I hear people talk often about how “Code is your documentation”, well that’s cool but I have to take issue with this. The code is only as good as the engineer or developer that created it and how many people it makes sense to. Therefore, it’s possible if you have crappy code you have crappy documentation… I think developers are trusted too much these days and nothing is holding them accountable for the work they are doing. Don’t even get me started on peer-reviews… When it comes to testing, I’ve seen developers check-in unit tests that pass no matter what the condition! We can call it whatever you want or have excuses for it.

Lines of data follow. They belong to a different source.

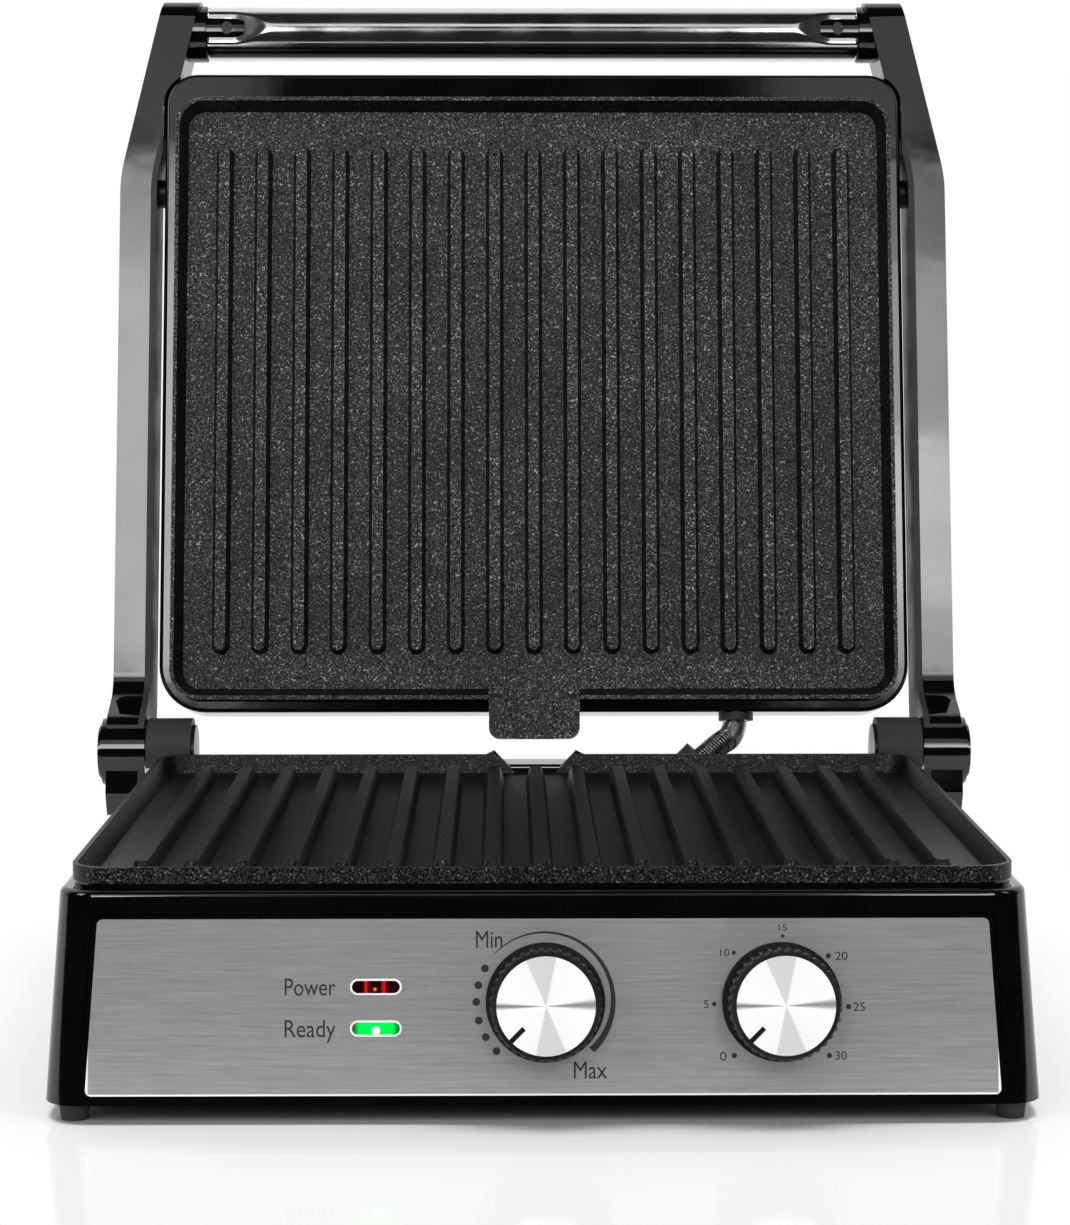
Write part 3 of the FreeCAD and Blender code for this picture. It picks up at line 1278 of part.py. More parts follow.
def swinging_pieces():
    """Arms and lid, drawn shut."""
    return {
        "arm_left": other_side(arm_shell()),
        "arm_right": arm_shell(),
        "arm_liner_left": other_side(arm_liner()),
        "arm_liner_right": arm_liner(),
        "hinge_caps": pair(hinge_cap()),
        "pivot_bolts": pair(pivot_bolt()),
        "pivot_caps": pair(pivot_cap()),
        "handle_tube": handle_tube(),
        "handle_sockets": pair(handle_socket()),
        "handle_screws": pair(handle_screw()),
        "lid_shell": lid_shell(),
        "lid_cover": lid_cover(),
        "pivot_bushes": pair(pivot_bush()),
        "lid_gland": lid_gland(),
        "upper_plate": upper_plate(),
        "upper_heater": upside_down(heater_tube()),
        "upper_reflector": upside_down(lower_reflector()),
        "upper_plate_screws": upside_down(plate_screws()),
        "upper_cutout": upside_down(thermal_fuse()),
    }


def main():
    pieces = base_pieces()
    pieces.update(knob_pieces())
    pieces["drip_tray"] = drip_tray()
    pieces.update({name: swung_open(shape) for name, shape in swinging_pieces().items()})
    whole = Part.makeCompound(list(pieces.values())).optimalBoundingBox(False, False)
    shift = vec(-(whole.XMin + whole.XMax) / 2, -(whole.YMin + whole.YMax) / 2, -whole.ZMin)
    os.makedirs("parts", exist_ok=True)
    for name, shape in pieces.items():
        placed = shape.copy()
        placed.translate(shift)
        placed.exportStep(f"parts/{name}.step")
    print("origin moved by", [round(value, 3) for value in shift])
    print("size", round(whole.XLength, 1), round(whole.YLength, 1), round(whole.ZLength, 1))
    print("hinge axis", HINGE_POINT + shift)
    print("float axis", swung_open_point(vec(0, PIVOT_Y, PIVOT_Z)) + shift)


main()
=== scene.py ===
"""Panini press: finishes, prints, lamps, handle, conduit, stage, lights and camera round the CAD frame.

Lengths are in metres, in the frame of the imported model: +Z up, -Y towards the user, +X to the user's right.
"""
import json
import logging
import math
from collections.abc import Iterable, Sequence
from dataclasses import dataclass, field
from enum import Enum
from typing import ClassVar

import bmesh
import bpy
from mathutils import Matrix, Vector


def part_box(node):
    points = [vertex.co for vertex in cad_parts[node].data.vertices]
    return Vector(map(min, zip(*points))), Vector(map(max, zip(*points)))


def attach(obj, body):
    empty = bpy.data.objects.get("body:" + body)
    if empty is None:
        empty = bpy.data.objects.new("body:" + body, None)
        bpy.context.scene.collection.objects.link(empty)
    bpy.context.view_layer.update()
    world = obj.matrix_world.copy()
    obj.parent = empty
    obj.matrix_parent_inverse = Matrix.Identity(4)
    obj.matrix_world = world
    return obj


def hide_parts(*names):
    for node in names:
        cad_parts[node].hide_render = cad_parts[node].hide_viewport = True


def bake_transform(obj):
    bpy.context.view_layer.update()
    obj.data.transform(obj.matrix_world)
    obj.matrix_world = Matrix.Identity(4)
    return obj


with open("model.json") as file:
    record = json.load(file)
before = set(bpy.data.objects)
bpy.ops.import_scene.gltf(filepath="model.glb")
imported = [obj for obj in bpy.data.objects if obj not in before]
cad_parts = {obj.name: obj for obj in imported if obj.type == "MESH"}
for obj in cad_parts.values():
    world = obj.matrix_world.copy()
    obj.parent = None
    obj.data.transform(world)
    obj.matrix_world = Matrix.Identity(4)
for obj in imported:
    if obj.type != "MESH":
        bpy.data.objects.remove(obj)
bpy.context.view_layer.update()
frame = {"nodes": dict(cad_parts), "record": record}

log = logging.getLogger("panini_press")

MM = 0.001
Colour = tuple[float, float, float]
Point = tuple[float, float, float]


class Along(Enum):
    """The direction of a finish's grain, as the stretch of its pattern on each axis."""

    X = (0.012, 1.0, 1.0)
    Y = (1.0, 0.012, 1.0)
    Z = (1.0, 1.0, 0.012)


# ---------------------------------------------------------------- node graphs


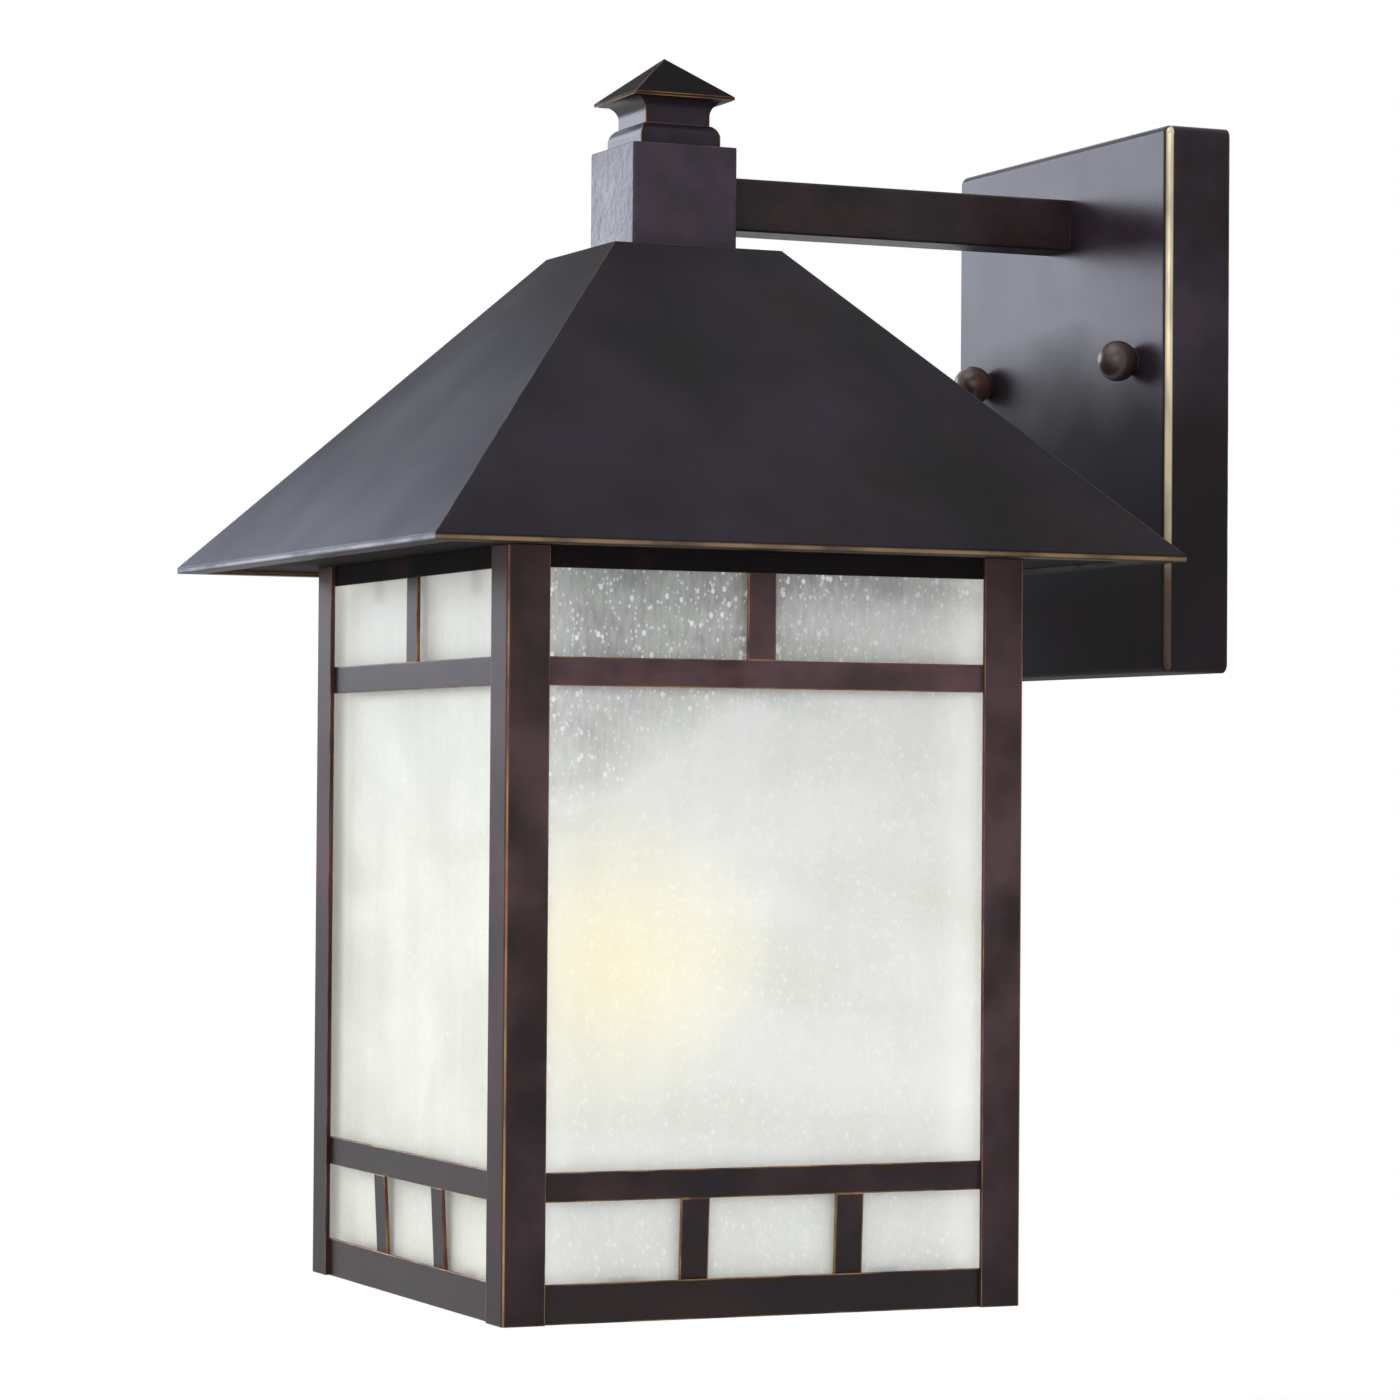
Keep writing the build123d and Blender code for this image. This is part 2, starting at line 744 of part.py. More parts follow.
# Lamp, cap upwards: a glass bulb in a brass cap with an insulated tip
cap_top = lamp_top - lamp_tip_height
cap_bottom = cap_top - lamp_base_length
bulb_radius = lamp_diameter / 2
bulb_centre = lamp_top - lamp_length + bulb_radius
neck_radius = lamp_base_diameter / 2 - lamp_base_sheet

# The hollow shoulder is an arc, tangent to the neck and to the ball of the bulb.
shoulder_rise = cap_bottom - bulb_centre
shoulder_radius = (shoulder_rise**2 + neck_radius**2 - bulb_radius**2) / (2 * (bulb_radius - neck_radius))
shoulder_angle = atan2(shoulder_rise, neck_radius + shoulder_radius)


def bulb(inset):
    # A solid bulb, smaller by the inset all over, from its open neck down to its round end.
    with BuildPart() as envelope:
        with BuildSketch(front_section):
            with BuildLine():
                radius, neck = bulb_radius - inset, neck_radius - inset
                neck_z = cap_bottom + lamp_neck_grip
                meet = (radius * cos(shoulder_angle), bulb_centre + radius * sin(shoulder_angle))
                side = (radius * cos(lamp_side_angle), bulb_centre - radius * sin(lamp_side_angle))
                Polyline((0, neck_z), (neck, neck_z), (neck, cap_bottom))
                RadiusArc((neck, cap_bottom), meet, -(shoulder_radius + inset))
                ThreePointArc(meet, side, (0, bulb_centre - radius))
                Line((0, bulb_centre - radius), (0, neck_z))
            make_face()
        revolve(axis=Axis((0, -reach, 0), (0, 0, 1)))
    return envelope


with BuildPart() as bulb_glass:
    add(bulb(0).part)
    add(bulb(lamp_glass).part, mode=Mode.SUBTRACT)
save(bulb_glass, "bulb_glass")

with BuildPart() as bulb_base:
    with BuildSketch(front_section):
        with BuildLine():
            outer, inner = lamp_base_diameter / 2, neck_radius
            Polyline(
                (lamp_tip_diameter / 2, cap_top),
                (outer - lamp_tip_height / 2, cap_top),
                (outer, cap_top - lamp_tip_height / 2),
                (outer, cap_bottom),
                (inner, cap_bottom),
                (inner, cap_top - lamp_tip_height / 2 - lamp_base_sheet / 2),
                (inner - lamp_tip_height / 2, cap_top - lamp_base_sheet),
                (lamp_tip_diameter / 2, cap_top - lamp_base_sheet),
                close=True,
            )
        make_face()
    revolve(axis=Axis((0, -reach, 0), (0, 0, 1)))
save(bulb_base, "bulb_base")

with BuildPart() as bulb_tip:
    with BuildSketch(front_section):
        with BuildLine():
            Polyline(
                (0, cap_top - lamp_base_sheet),
                (lamp_tip_diameter / 2, cap_top - lamp_base_sheet),
                (lamp_tip_diameter / 2, cap_top),
                (lamp_tip_collar / 2, cap_top),
                (lamp_solder_diameter / 2, lamp_top),
                (0, lamp_top),
                close=True,
            )
        make_face()
    revolve(axis=Axis((0, -reach, 0), (0, 0, 1)))
save(bulb_tip, "bulb_tip")
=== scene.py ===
import bpy
import math
from mathutils import Matrix, Vector


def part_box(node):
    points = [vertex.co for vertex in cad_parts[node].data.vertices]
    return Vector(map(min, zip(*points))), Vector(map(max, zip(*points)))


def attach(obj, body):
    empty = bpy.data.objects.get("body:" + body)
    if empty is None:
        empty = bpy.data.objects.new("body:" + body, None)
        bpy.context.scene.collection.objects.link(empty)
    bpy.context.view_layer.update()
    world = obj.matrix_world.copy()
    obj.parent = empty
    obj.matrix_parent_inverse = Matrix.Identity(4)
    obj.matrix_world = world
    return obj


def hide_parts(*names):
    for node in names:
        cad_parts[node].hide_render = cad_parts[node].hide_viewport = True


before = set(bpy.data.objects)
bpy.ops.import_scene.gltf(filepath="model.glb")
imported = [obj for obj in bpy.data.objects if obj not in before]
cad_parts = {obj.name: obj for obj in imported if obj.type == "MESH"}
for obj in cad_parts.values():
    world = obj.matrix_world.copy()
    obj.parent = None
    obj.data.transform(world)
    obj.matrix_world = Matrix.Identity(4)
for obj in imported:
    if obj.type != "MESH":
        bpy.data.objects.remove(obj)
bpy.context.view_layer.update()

scene = bpy.context.scene
nodes = {name: bpy.data.objects[name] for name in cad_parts}
postNames = ("front_left", "front_right", "rear_left", "rear_right")
cage = {
    "axisY": -0.145,       # the lantern's upright axis stands this far off the wall
    "half": 0.075,
    "foldTop": -0.0579,    # upper and lower fold of the eave
    "foldBottom": -0.0596,
    "glassTop": -0.064,
    "paneTop": -0.0946,
}
print("frame loaded:", len(nodes), "nodes")


# Node trees

noiseSpan = (0.3, 0.7)    # where most of a noise's values lie


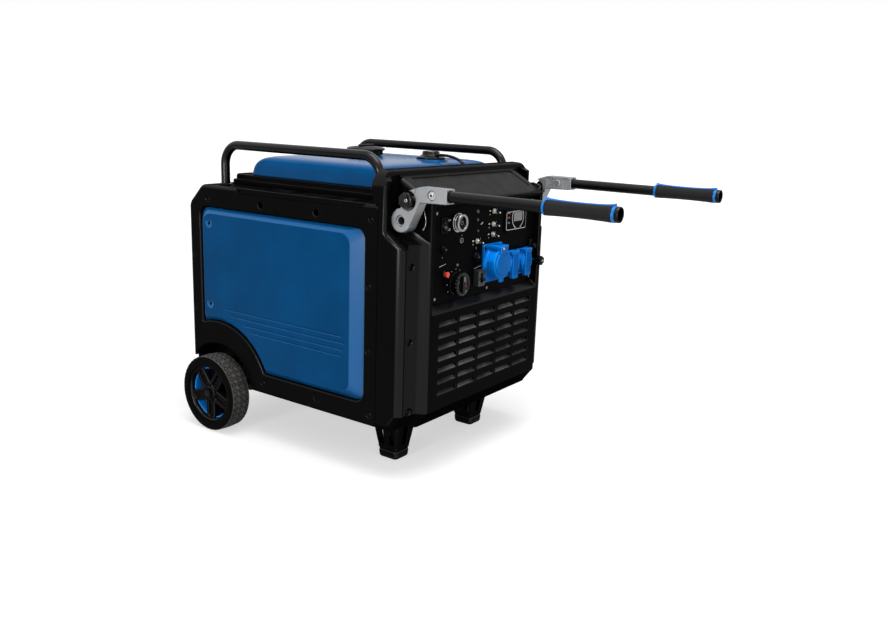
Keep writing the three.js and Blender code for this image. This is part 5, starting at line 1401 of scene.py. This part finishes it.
def hoop(x, height, radius, width, count, at=0.0):
    return stroke(arc(x, height, radius, 0, 360, count)[:-1], width, at, True)


def tick(x, height, angle, start, end, width, at=0.0):
    """Short stroke on the line that leaves a point at an angle."""
    return stroke([arc(x, height, radius, angle, angle)[0] for radius in (start, end)], width, at)


def line(x0, h0, x1, h1, width=0.8, at=0.0):
    return stroke([(x0, h0), (x1, h1)], width, at)


def label(text, x, height, size=5.0, at=0.0):
    """Letters centred on a point of the panel, as a thin closed solid."""
    curve = bpy.data.curves.new("label", "FONT")
    curve.body, curve.size = text, size * MM
    curve.align_x, curve.align_y = "CENTER", "CENTER"
    curve.extrude, curve.resolution_u = 0.12 * MM, 3
    holder = bpy.data.objects.new("label", curve)
    bpy.context.collection.objects.link(holder)
    evaluated = holder.evaluated_get(bpy.context.evaluated_depsgraph_get())
    mesh = bpy.data.meshes.new_from_object(evaluated)
    bpy.data.objects.remove(holder)
    place, up = on_panel(x, height)
    mesh.transform(moved(place, out(at), up) @ tilted(90))
    return link(reworked(mesh, close_seams))


def turned(profile, x, height, count=48, closed=False):
    """Lathe about the line square to the panel: profile of [radius, distance in front of it]."""
    place, up = on_panel(x, height)
    return lathe([(r, -d) for r, d in profile], "Y", (place, 0, up), count, closed, base=panel_y)


def boxy(x, height, width, tall, start, end, radius=1.5, edge=0.6):
    """Soft box on the panel, its middle at [x, height], from one distance to another."""
    place, up = on_panel(x, height)
    corners = [(place + a * width / 2, up + b * tall / 2, radius)
               for a, b in ((-1, -1), (1, -1), (1, 1), (-1, 1))]
    return soft_slab("Y", corners, out(start), out(end), edge, 4, False)


def cross_screw(x, height, radius=3.4, at=0.0, rise=1.4):
    """Round-headed screw with a cross cut in its head."""
    head = turned([(radius, at - 1), (radius, at + 0.3), (radius * 0.9, at + rise * 0.7),
                   (radius * 0.6, at + rise), (0, at + rise + 0.1)], x, height, 24)
    wide, narrow = radius * 1.1, radius * 0.28
    return carve(head, *(boxy(x, height, a, b, at + rise - 0.8, at + rise + 3, 0.1, 0.05)
                         for a, b in ((wide, narrow), (narrow, wide))))


print("marks are laid on the panel at", round(panel_y), "mm")

# %% [markdown]
# ## Panel plate
#
# The plate carries the collars and nuts that the buttons and switches stand in.

# %% Plate, collars, nuts and screws
TOGGLES = {"1": (-33, 121, "a"), "2": (30, 182, "b"), "3": (29, 153, "c"), "4": (28, 130, "d")}
LAMPS = ((-34, 186, 4.6), (-33, 167, 3.6), (-31, 143, 3.0))
ROCKER, START, KNOB, LEVER, EARTH = (-157, 166), (-107, 168), (-109, 38), (-26, 39), (197, 54)
(x0, _, z0), (x1, _, z1) = low("control_panel"), high("control_panel")
plate = boxy(0, (z1 + z0) / 2 - floor_z, x1 - x0, z1 - z0, -3, 0, 4, 0.4)
dress("panel_plate", plate, fascia_look, "casing", "panel", "control_panel")
collars = [carve(boxy(*ROCKER, 22, 32, -1, 3, 1.5, 0.9),
                 boxy(*ROCKER, 15.4, 24.4, -6, 6, 0.8, 0.1))]
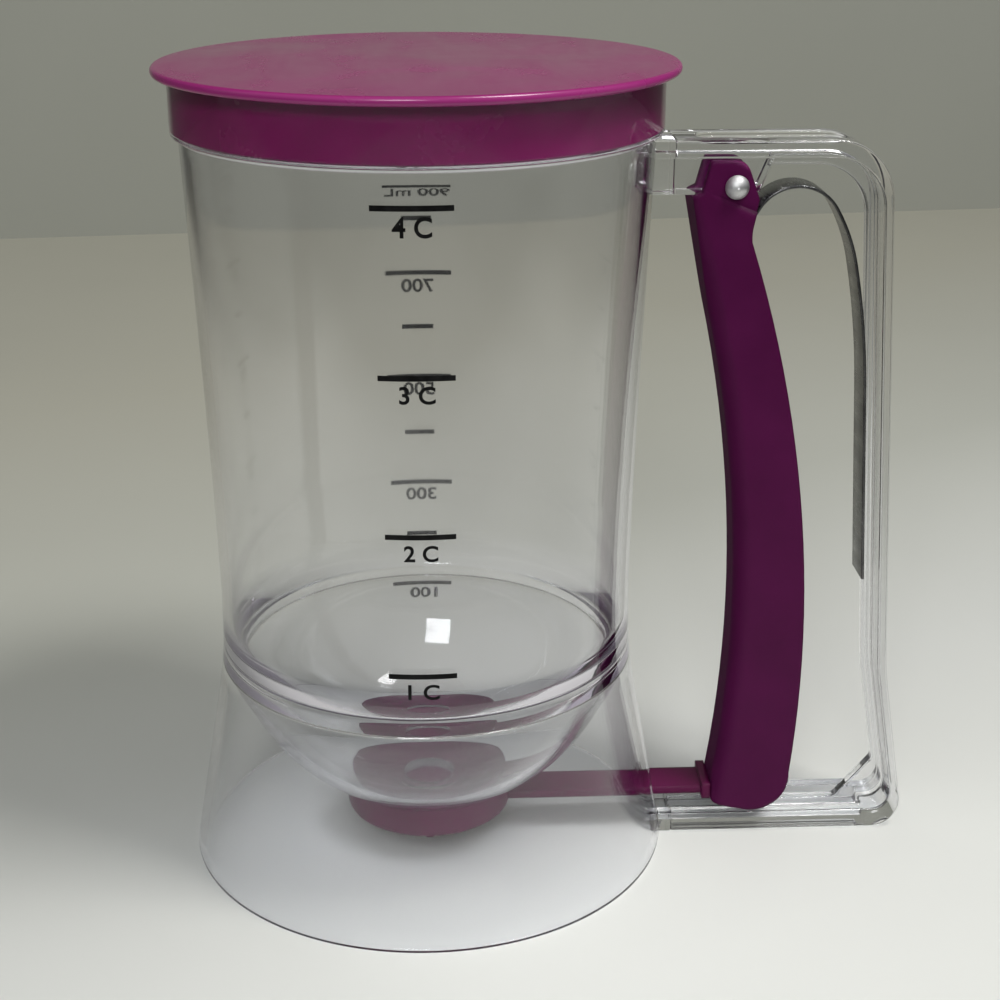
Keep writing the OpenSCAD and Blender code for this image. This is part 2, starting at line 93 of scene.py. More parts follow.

Now how do reports come into this? Reports and metrics provide information that tells a story of what is going on. It’s a great mechanism for everyone to see what is going on with a build or software. It holds individuals/teams accountable for what they are working on. If XYZ build passed unit tests but functional automation is failing right away, why did the build pass unit tests? Whose check-in broke that code?

Reports can show trends that would not be visible to people right away. Reports should be made in such a way that it is clear to the business and engineers what is going on. If I want to know the health of a build that shows both efforts of automation and manual testing, it can be hard to produce this as it requires manual efforts most of the time. I think this topic isn’t talked about often due to everyone’s needs that are different from company to company and team to team. I think there are some similarities that could be consolidated and be shared for everyone to benefit from.

So what reports, dashboards, and metrics do your teams use?